The institution of chattel bondage had as its foundation physical violence or the threat of it against enslaved women, men, and children. After the Civil War, whites (especially but not exclusively those in the South) sought to replace the legal system of slavery with a form of social and legal control that relied on terrorism directed toward Black voters, school children and teachers, political activists, and anyone whose success or even mere demeanor appeared to threaten the imperatives of white supremacy. White vigilantes burned churches and schoolhouses in an effort to eliminate Black community centers and institutions of faith and formal education. Whites intended that lynching and the public burning and dismemberment of Black men and women and other horrific acts of violence should serve as a warning to all those who aspired to an education or sought to exercise their newly won rights as American citizens according to the Fourteenth Amendment of the United States Constitution. Well into the 20th century throughout the United States, white Americans rioted to protest Blacks’ attempts to integrate whites-only neighborhoods and public spaces, and burned and shot at places where Black activists gathered.

Today, the domestic terrorists issuing bomb threats against HBCUs hide behind the cloak of anonymity to instill fear in everyone connected with these institutions.
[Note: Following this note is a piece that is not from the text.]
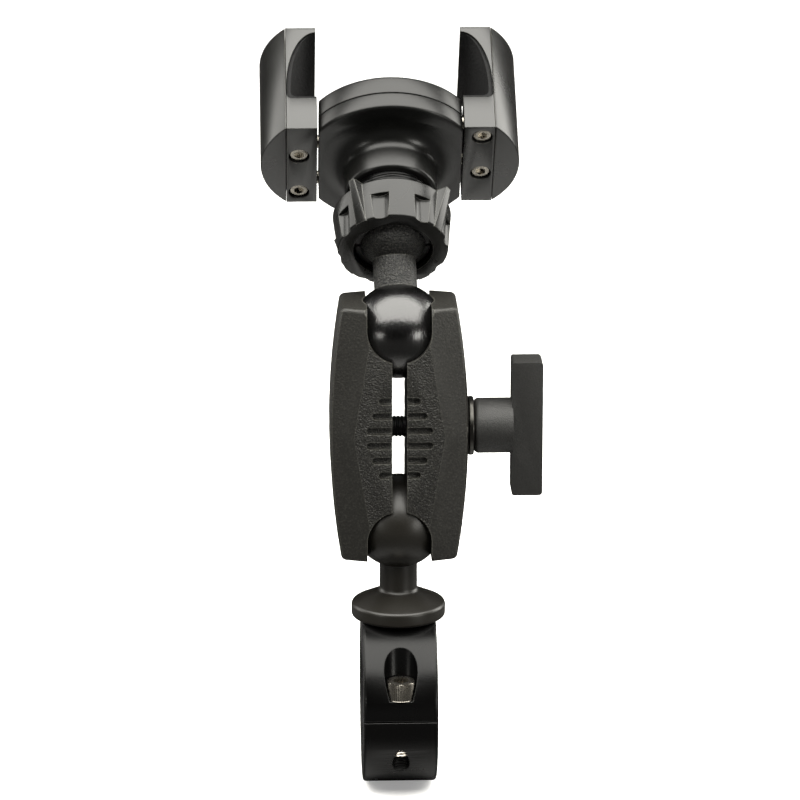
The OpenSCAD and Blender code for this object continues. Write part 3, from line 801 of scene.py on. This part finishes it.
def phone_pad():
    grooves = []
    for r in (18, 14.5, 11, 7.5, 4):
        grooves += [Vector((r + 0.5, 1)), Vector((r + 0.3, 0.6)), Vector((r - 0.3, 0.6)), Vector((r - 0.5, 1))]
    rim = outline((0, 0.01, 0), (21, 0.01, 0.1), (21, 1, 0.4), (19, 1, 0), steps=4)[:-1]
    points = rim + grooves + [Vector((0, 1))]
    keep = [block((-flat_x + 1.6, -40, -5), (flat_x - 1.6, 40, 5))]
    piece = machined(turned([p + Vector((0, front_z)) for p in points], steps=128), "phone_pad_moulded",
                     keep=[moved(keep[0], z=front_z)])
    return piece


mounted(phone_pad(), at_holder, pad_rubber, "holder", "pad_rubber", "phone_pad", sharp=30)


# ---- Jaws: a block with a hook, a half-round cover over its back, and a rubber liner ----
# Milled aluminium, black anodised; the liner is moulded rubber.
jaw_black = black_anodised("anodised aluminium milled", "0e0e0d", "62625c", 0.28, shine=0.6)
jaw_x = 19.8
jaw_seam = 28.1
jaw_half_w = 15.5
jaw_h = 36
sag = 7
bow_r = (jaw_half_w ** 2 + sag ** 2) / (2 * sag)
bow_x = jaw_seam + sag - bow_r


def hook_path(deeper):
    """The hollow of the hook in the plane across the phone's edge, up to its open side."""
    depth, shelf, top, rise, corner = 7 + deeper, 12 - deeper, 34.4, 15, 1.6
    points = [Vector((jaw_x - 8, back_z + top)), Vector((jaw_x - 8, back_z + shelf))]
    points += [Vector((jaw_x + depth - corner * (1 - sin(radians(t))), back_z + shelf + corner * (1 - cos(radians(t)))))
               for t in range(0, 91, 15)]
    points += [Vector((jaw_x + depth * cos(radians(t)), back_z + rise + (top - rise) * sin(radians(t))))
               for t in range(0, 91, 5)]
    return points


def hollow(deeper):
    return laid(pushed(hook_path(deeper), -40, 40), "X")


def jaw_block(name):
    inset = 2.05
    bow = arc(bow_x, 0, bow_r - inset, -46, 46, 32)
    core = moved(pushed([Vector(p) for p in bow] + [Vector((jaw_seam - 1, 12)), Vector((jaw_seam - 1, -12))],
                        back_z + 2, back_z + jaw_h - 2))
    body = block((jaw_x, -jaw_half_w, back_z), (jaw_seam - 0.04, jaw_half_w, back_z + jaw_h))
    cuts = [hollow(1.2)]
    for y in (-11.25, 3.75):
        cuts.append(drill(2.8, back_z - 1, back_z + 2.6, (24.7, y)))
    return eased(machined(body, name, cuts, weld=[core]), 0.35, 3, 32)


def jaw_cover(name):
    bow = [Vector(p) for p in arc(bow_x, 0, bow_r, -degrees(acos((jaw_seam - bow_x) / bow_r)),
                                  degrees(acos((jaw_seam - bow_x) / bow_r)), 48)]
    inset = arc(bow_x, 0, bow_r - 2, -46, 46, 32)
    core = pushed([Vector(p) for p in inset] + [Vector((jaw_seam - 1, 12)), Vector((jaw_seam - 1, -12))],
                  back_z + 2, back_z + jaw_h - 2)
    body = pushed(bow, back_z, back_z + jaw_h)
    moved(body, x=0.04)
    return eased(machined(body, name, [core]), 0.35, 3, 32)


def jaw_liner(name):
    body = machined(hollow(1.2), name, [hollow(0)],
                    keep=[block((jaw_x + 0.02, -jaw_half_w + 0.8, back_z), (40, jaw_half_w - 0.8, back_z + 40))])
    return eased(body, 0.2, 2, 40)


for side, where in (("right", at_holder), ("left", at_holder_left)):
    body = side + "_jaw"
    mounted(jaw_block(side + "_hook"), where, jaw_black, body, "anodised_black", side + "_jaw_block")
    mounted(jaw_cover(side + "_shell_cover"), where, jaw_black, body, "anodised_black", side + "_jaw_cover")
    mounted(jaw_liner(side + "_grip"), where, pad_rubber, body, "pad_rubber", side + "_jaw_liner")
    for number, y in enumerate((-11.25, 3.75)):
        screw = cap_screw(f"{side}_rod_screw_{number}", 2.5, 2, 1.5, 1, 2.5, 24)
        seat = where @ Matrix.Translation((24.7, y, back_z + 2.6)) @ Matrix.Rotation(pi, 4, "X")
        mounted(screw, seat, bright_steel, body, "stainless", side + "_jaw_screws", sharp=30)


# ---- Inner pieces that keep their CAD shape ----
# The guide rods are ground stainless, the springs drawn wire, the knob's insert turned brass, the ball
# base's screw stainless, and the cover's screws black steel.
spring_wire = stainless("spring steel drawn and plated", "cfcfcd", 0.22)
turned_brass = stainless("brass turned", "b89a55", 0.3)
hidden = {
    bright_steel: ("right_guide_rods", "left_guide_rods", "ball_base_screw"),
    spring_wire: ("right_springs", "left_springs"),
    turned_brass: ("knob_insert",),
    black_steel: ("cover_screws",),
}
for finish, names in hidden.items():
    for name in names:
        mesh = frame["nodes"][name].data
        mesh.materials.clear()
        mesh.materials.append(finish)


# ---- Studio: a pale floor, soft light from above and both sides, and the camera ----
low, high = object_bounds()
floor_z = low.z - 0.001


def sheet(name, size, z):
    bm = bmesh.new()
    bmesh.ops.create_grid(bm, x_segments=1, y_segments=1, size=size / 2)
    moved(bm, z=z)
    return blank(bm, name)


floor = sheet("floor", 30, floor_z)
floor_paint, floor_tree, floor_shader, _ = material("painted studio floor")
floor_shader.inputs["Roughness"].default_value = 0.9
# Painted shade in reflections: other rays see the floor pale only from steeply above and nearly black towards grazing
# views; the camera sees it evenly pale, glowing a little.
along = add(floor_tree, "ShaderNodeLayerWeight").outputs["Facing"]
reflected_floor_shade = add(floor_tree, "ShaderNodeMapRange", {"Value": along, "From Min": 0.03, "From Max": 0.25, "To Min": 0.35,
                                               "To Max": 0.02})
direct = add(floor_tree, "ShaderNodeLightPath").outputs["Is Camera Ray"]
tone = add(floor_tree, "ShaderNodeMix", {"Factor": direct, "A": reflected_floor_shade.outputs[0], "B": 0.9}, data_type="FLOAT")
floor_tree.links.new(tone.outputs["Result"], floor_shader.inputs["Base Color"])
floor_tree.links.new(direct, floor_shader.inputs["Emission Strength"])
floor_shader.inputs["Emission Color"].default_value = colour("8c8c8c")
floor.data.materials.append(floor_paint)


def lamp(name, size, power, where):
    """A rectangular soft box at where, aimed at the middle of the mount."""
    data = bpy.data.lights.new(name, "AREA")
    data.shape = "RECTANGLE"
    data.size, data.size_y = size
    data.energy = power
    data.color = (1, 0.985, 0.93)
    light = bpy.data.objects.new(name, data)
    aim = (Vector((0, 0, 0.085)) - Vector(where)).to_track_quat("-Z", "Y")
    light.matrix_world = Matrix.Translation(where) @ aim.to_matrix().to_4x4()
    bpy.context.scene.collection.objects.link(light)


lamp("overhead", (2.2, 1.2), 60, (0, -0.25, 0.95))
lamp("right_box", (0.22, 0.26), 2.6, (0.74, -0.72, 0.1))
lamp("left_box", (0.12, 0.16), 0.8, (-0.75, -0.7, 0.1))
lamp("left_side", (0.7, 1.0), 8, (-1.1, 0.45, 0.35))
lamp("right_side", (0.7, 1.0), 14, (1.1, 0.45, 0.35))

world = bpy.data.worlds.new("studio")
world.use_nodes = True
studio = world.node_tree
seen = add(studio, "ShaderNodeLightPath").outputs["Is Camera Ray"]
height = add(studio, "ShaderNodeSeparateXYZ", {0: add(studio, "ShaderNodeTexCoord").outputs["Generated"]}).outputs["Z"]
glow = add(studio, "ShaderNodeMapRange", {"Value": height, "From Min": 0.3, "From Max": 0.9, "To Min": 0.0,
                                          "To Max": 0.35})
wall = add(studio, "ShaderNodeMix", {"Factor": seen, "A": glow.outputs[0], "B": 1.0}, data_type="FLOAT")
studio.links.new(wall.outputs["Result"], studio.nodes["Background"].inputs["Strength"])
studio.nodes["Background"].inputs["Color"].default_value = (1, 1, 1, 1)
bpy.context.scene.world = world
bpy.context.scene.view_settings.view_transform = "Standard"

camera_data = bpy.data.cameras.new("camera")
camera_data.lens = 202.5
camera_data.sensor_width = 36
camera_data.clip_end = 50
camera = bpy.data.objects.new("camera", camera_data)
look_at = Vector((0.00046, 0, 0.08305))
azimuth, elevation, distance = radians(-2), radians(16), 1.206
back = Vector((sin(azimuth) * cos(elevation), -cos(azimuth) * cos(elevation), sin(elevation)))
camera.matrix_world = Matrix.Translation(look_at + back * distance) @ back.to_track_quat("Z", "Y").to_matrix().to_4x4()
bpy.context.scene.collection.objects.link(camera)
bpy.context.scene.camera = camera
The threats disrupt classes, upend the rhythm of the semester, and wreak havoc with the routines of everyday college life. Directed at pillars of Black higher education, the threats strike at the heart not only of the aspirations of Black students and the work of Black faculty and staff, but also at the ideal of higher education itself. The AHA condemns this latest in a centuries-old series of assaults on Black Americans and on the educational institutions that are integral to a diverse, free, informed, and open society.